Devant le succès de l'opération, Martin Parr décidait de récidiver, mais conscient, sans doute, du risque de se répéter, choisissait pour l'avenir de confier, chaque année, la réalisation du Fashion Magazine, à un membre différent de son agence, Magnum. C'est à Bruce Gilden qu'incombait le numéro 2006. D'emblée la maquette choisie par Gilden rompt avec la forme du magazine. Au lieu du volume unique au dos carré collé, il choisit de présenter sept petits booklets thématiques. Les sujets retenus indiquent assez la volonté de réaliser un essai : "Pouvoir, Célébrité, Dépendance, Corps, Fantasmes, Exclusivité, Illicite". Habitué comme Parr des magazines de mode, Gilden republie des séries réalisées pour le New York Times ou Vogue Homme. L'humour qu'avait appliqué Martin Parr au traitement de la mode se retrouve dans le style propre de Gilden : noirs et blancs violemment éclairés au flash, cadrages mordants, scènes de rue ironiques… Les pubs bénéficient du même traitement décalé. Les textes sont toujours de haute volée. Laurence Benaïm revient en deuxième saison, Francesco Vezzoli papote avec Bob Colacello, Hedi Slimane est interviewé. La forme du magazine est disloquée, mais Bruce Gilden réussit son pari d'embrasser les diverses facettes du "système de la mode".
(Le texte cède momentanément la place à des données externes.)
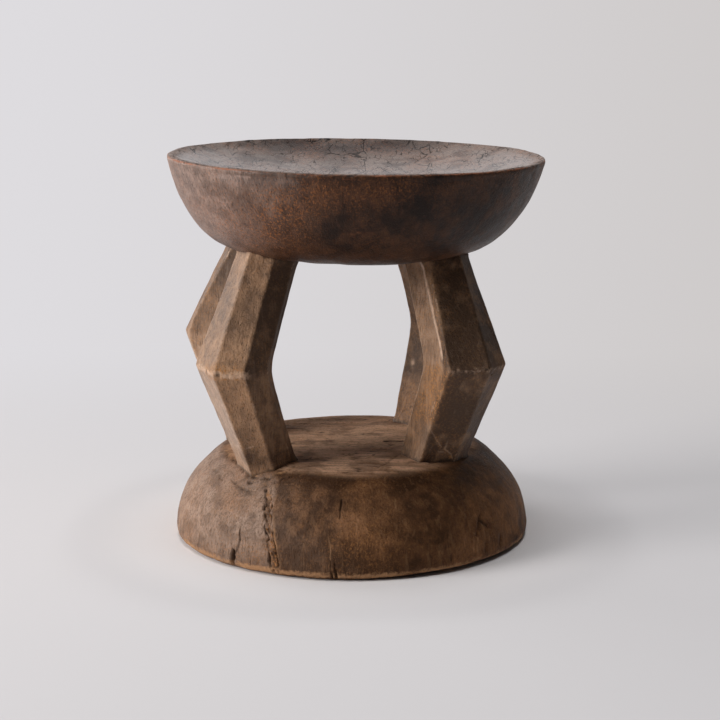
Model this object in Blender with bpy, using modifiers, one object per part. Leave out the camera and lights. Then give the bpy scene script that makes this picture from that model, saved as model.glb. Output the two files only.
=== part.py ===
"""A carved stool: a dished round seat and a domed base, joined by four kinked legs.

Sizes are in metres, +Z is up, and the front of the stool faces -Y. The origin is on
the floor, under the middle of the base. Every leg has a round stub tenon at each end,
which fits a blind mortise in the seat or the base.
"""
import math

import bmesh
import bpy
from mathutils import Matrix, Vector

# Driving sizes
HEIGHT = 0.3200
SEAT_RADIUS = 0.1562
SEAT_BODY = 0.0820
BASE_RADIUS = 0.1500
BASE_BODY = 0.0775
FIT_GAP = 0.0003

# Seat
DISH_DEPTH = 0.0200
RIM_WIDTH = 0.0050
SEAT_SHIFT = 0.0041
SEAT_LEAN = 0.0027
SEAT_TILT_DEG = 0.74
TURNED_STEPS = 96

# Outer side of the seat: radius as a share of SEAT_RADIUS, height above the
# underside as a share of SEAT_BODY
SEAT_SIDE_SHARES = (
    (0.990, 1.000), (0.997, 0.992), (1.000, 0.972), (0.993, 0.915), (0.968, 0.765),
    (0.932, 0.595), (0.888, 0.445), (0.842, 0.325), (0.795, 0.232), (0.745, 0.158),
    (0.680, 0.090), (0.600, 0.045), (0.480, 0.015), (0.300, 0.000),
)
# Dished top: radius as a share of the dish radius, drop below the rim as a share
# of DISH_DEPTH
DISH_SHARES = (
    (0.000, 1.000), (0.200, 0.985), (0.400, 0.920), (0.580, 0.795), (0.740, 0.600),
    (0.870, 0.370), (0.950, 0.180), (0.985, 0.065),
)

# Outer side of the base: radius as a share of BASE_RADIUS, height as a share of
# BASE_BODY
BASE_SIDE_SHARES = (
    (0.280, 1.000), (0.480, 0.994), (0.600, 0.982), (0.680, 0.960), (0.735, 0.930),
    (0.785, 0.865), (0.848, 0.750), (0.908, 0.620), (0.955, 0.465), (0.982, 0.310),
    (0.996, 0.160), (1.000, 0.090), (0.992, 0.035), (0.970, 0.000),
)

# Legs: how far the section's middle stands from the stool's axis, tied to the base
# and the seat, then section width across the leg and section depth along the radius
FOOT_RING = BASE_RADIUS * 0.6367
KNEE_RING = (BASE_RADIUS + SEAT_RADIUS) / 2 * 0.8100
TOP_RING = SEAT_RADIUS * 0.5762
FOOT_WIDTH = 0.0480
KNEE_WIDTH = 0.0620
TOP_WIDTH = 0.0500
FOOT_DEPTH = 0.0495
KNEE_DEPTH = 0.0570
TOP_DEPTH = 0.0510
SEAT_FLOOR = HEIGHT - SEAT_BODY
KNEE_HEIGHT = BASE_BODY + (SEAT_FLOOR - BASE_BODY) * 0.5016
INNER_BEND_SHARE = 0.12
LEG_ROWS = 8

# Tenons
TENON_RADIUS = 0.0120
TENON_LENGTH = 0.0220
TENON_SIDES = 32

# Drying splits in the lower edge of the base: azimuth in degrees, then width and
# height as shares of the split sizes
SPLIT_WIDTH = 0.0045
SPLIT_HEIGHT = 0.0160
SPLIT_DEPTH = 0.0080
SPLIT_SHARES = ((230.0, 1.00, 1.00), (264.9, 1.25, 0.80))

# Worn underside: the base lifts off the floor beyond this distance, on one side
WORN_AZIMUTH = -50.0
WORN_START = 0.1050
WORN_LIFT = 0.0040

# One overrun serves all cuts, and points this close on the axis become one
OVERRUN = 0.0100
MERGE_DISTANCE = 0.00001

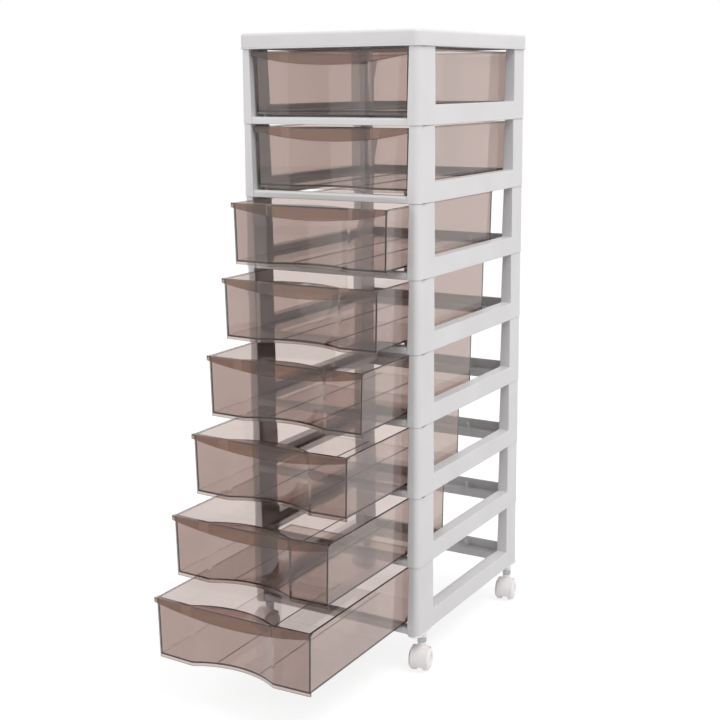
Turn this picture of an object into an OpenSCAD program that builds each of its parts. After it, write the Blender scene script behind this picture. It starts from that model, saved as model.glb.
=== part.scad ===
// Drawer tower on casters: stacked level frames with a top cover and pull-out drawers.
// Origin: middle of the footprint as drawn, on the floor. +Z is up and the drawers open towards -Y.

/* [Tower] */
// Number of levels, each with its own drawer
levels = 8; // [2:1:8]
// Width of a level frame at its foot
frame_w = 264; // [240:1:320]
// Depth of a level frame at its foot
frame_d = 323; // [300:1:380]
// Height of one level
level_h = 95; // [85:1:120]
// How far each outer face leans in from foot to top of a level
outer_draft = 0.9; // [0.3:0.1:2]
// Corner radius of the frames, seen from above
corner_r = 9; // [5:0.5:12]
// Wall thickness of the frame mouldings
frame_wall = 2.2; // [1.6:0.1:2.6]

/* [Posts and rails] */
// Distance from the side of the frame to the drawer bay, at the top of a level
post_t = 14.5; // [13:0.1:18]
// How far the sides of the bay come in at the foot of a level
bay_draft = 2.5; // [0.5:0.1:4]
// Width of the front posts, seen from the side
front_post_w = 44.5; // [35:0.5:60]
// Width of the rear posts, seen from the side
rear_post_w = 39; // [30:0.5:55]
// Height of the side and rear rails
rail_h = 24.5; // [20:0.5:32]
// Height of the front rail
front_rail_h = 9.3; // [7:0.1:10]
// Depth of the front rail, front to back
front_rail_d = 14; // [10:0.5:20]
// How far the front rail stands back from the front of the posts
front_rail_set = 1.5; // [0.5:0.1:4]
// Radius of the rounded top edge of the front rail
front_rail_r = 3.5; // [1:0.1:4]
// Depth of the step along the rear rail
rear_step_d = 17; // [12:0.5:24]
// Height of the step in front of the rear rail
rear_step_h = 11; // [8:0.5:13]
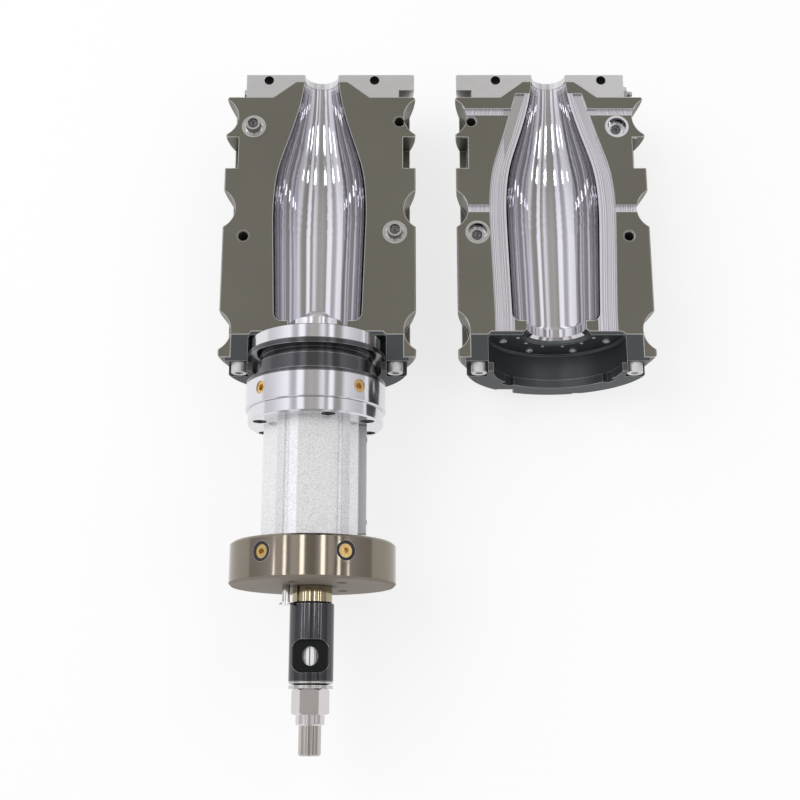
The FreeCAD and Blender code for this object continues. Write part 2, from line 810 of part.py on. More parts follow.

L'annonce que l'édition 2007 serait confiée au jeune prodige Alec Soth (38 ans, tout de même) provoqua quelques frissons d'excitation dans le mundillo, tant l'univers du photographe américain semblait à mille lieues du bling-bling de la fashion (2). Basé dans le Minnesota, il est l'un des rares photographes de Magnum à ne pas vivre dans une grande capitale. Assumant sa position d'outsider, il intitule son Fashion Magazine, Paris Minnesota. Alec Soth revient au format magazine et choisit une couverture ivoire dépourvue d'illustration. Un acte anti-commercial. Cette défiance envers l'univers de la communication se retrouve dans son traitement des publicités. Les objets (polo Lacoste, cristal Baccarat, parfum Lancôme…) sont perdus et quasi invisibles au milieu de paysages naturels grandioses. Concession sans doute aux annonceurs, des détails de ces images centrés sur les produits sont reproduits dans un cahier central (un peu comme les centerfolds de Playboy) sur un papier bouffant (3). Entre le grain des images excessivement agrandies et le choix du papier peu adapté à une reproduction photo de qualité, l'effet est magnifique. On sent Alec Soth plus à l'aise lorsqu'il reprend sa position de journaliste. Loin de ses bases, le "kid de Minneapolis" est venu en reportage à Paris. Il fait les portraits de Karl Lagerfeld, Sonia Rykiel, Pierre Bergé, mais aussi de Moujik IV le chien d'Yves Saint Laurent. Il photographie encore Azzedine Alaïa dans sa cuisine, fait quelques images backstage des défilés et réalise une série dans une cour d'immeuble aux volets décatis. En ethnologue, il a visité l'univers de la mode. De retour dans le Minnesota, Alec Soth a l'habileté de mêler des images fabriquées, où des modèles amateurs posent en Balenciaga, à d'autres présentant des adolescents portent leurs propres habits. Manière de souligner l'opposition des deux mondes, à un dépliant de la première partie présentant le défilé haute couture Chanel sous la verrière du Grand-Palais, répond un second figurant les abords d'un mall enneigé. Dans cette édition du Fashion Magazine, la part du texte diminue : trois interviews, dont une avec Karl Lagerfeld.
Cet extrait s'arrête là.